Write out, unchanged, the lines from the one holding "for node in" to the close of the listing. Both the first and last lines belong in it.

%%

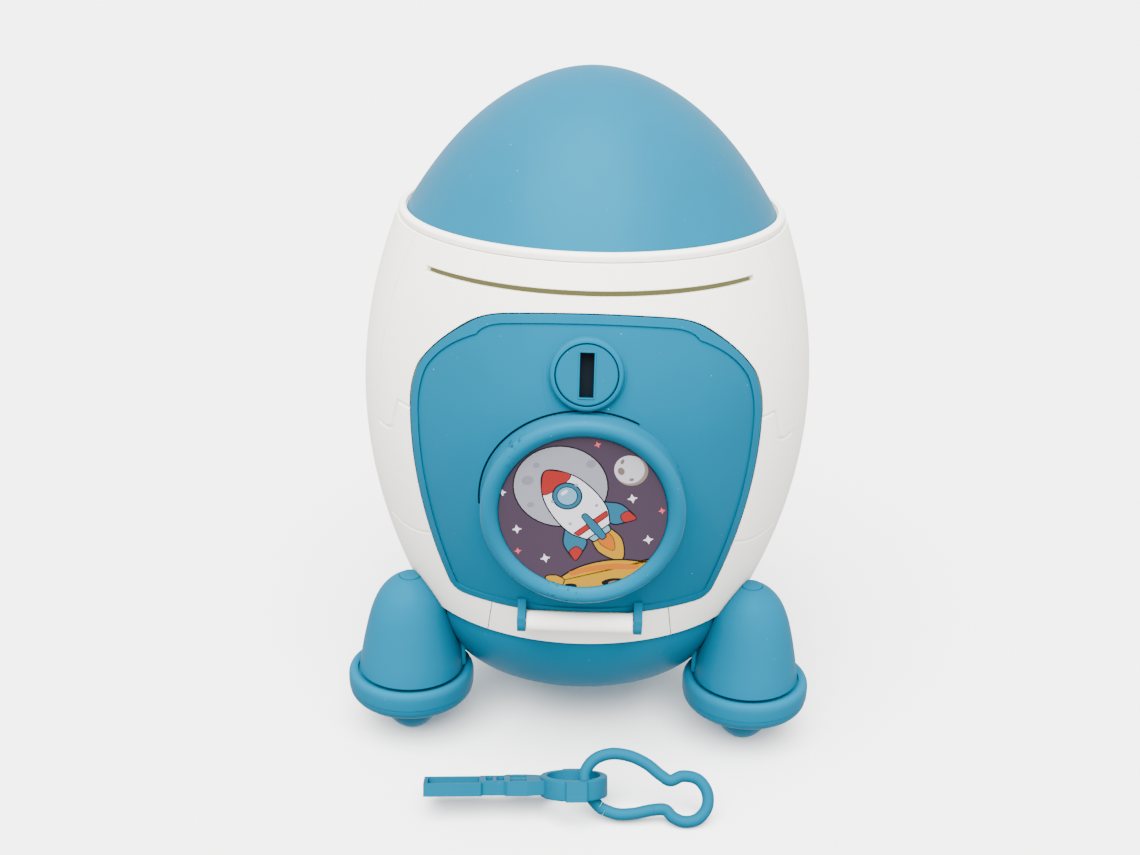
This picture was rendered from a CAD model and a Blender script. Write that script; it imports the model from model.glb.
"""Looks of the rocket money bank with its key and carabiner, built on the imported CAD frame.

Pieces are drawn in millimetres about the bank's own axis, and settle() sets them into the frame
in metres.
"""

import math

import bmesh
import bpy
import numpy as np
from mathutils import Matrix, Vector


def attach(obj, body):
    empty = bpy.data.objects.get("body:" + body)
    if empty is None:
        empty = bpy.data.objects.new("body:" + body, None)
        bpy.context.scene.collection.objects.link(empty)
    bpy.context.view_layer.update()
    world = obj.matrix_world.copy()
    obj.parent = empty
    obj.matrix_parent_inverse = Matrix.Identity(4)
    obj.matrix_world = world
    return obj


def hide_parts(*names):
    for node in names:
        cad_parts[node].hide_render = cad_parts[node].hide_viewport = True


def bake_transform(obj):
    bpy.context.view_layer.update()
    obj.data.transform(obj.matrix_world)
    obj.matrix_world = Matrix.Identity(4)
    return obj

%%

◆ Task output ◆
    for node in names:
        cad_parts[node].hide_render = cad_parts[node].hide_viewport = True


def bake_transform(obj):
    bpy.context.view_layer.update()
    obj.data.transform(obj.matrix_world)
    obj.matrix_world = Matrix.Identity(4)
    return obj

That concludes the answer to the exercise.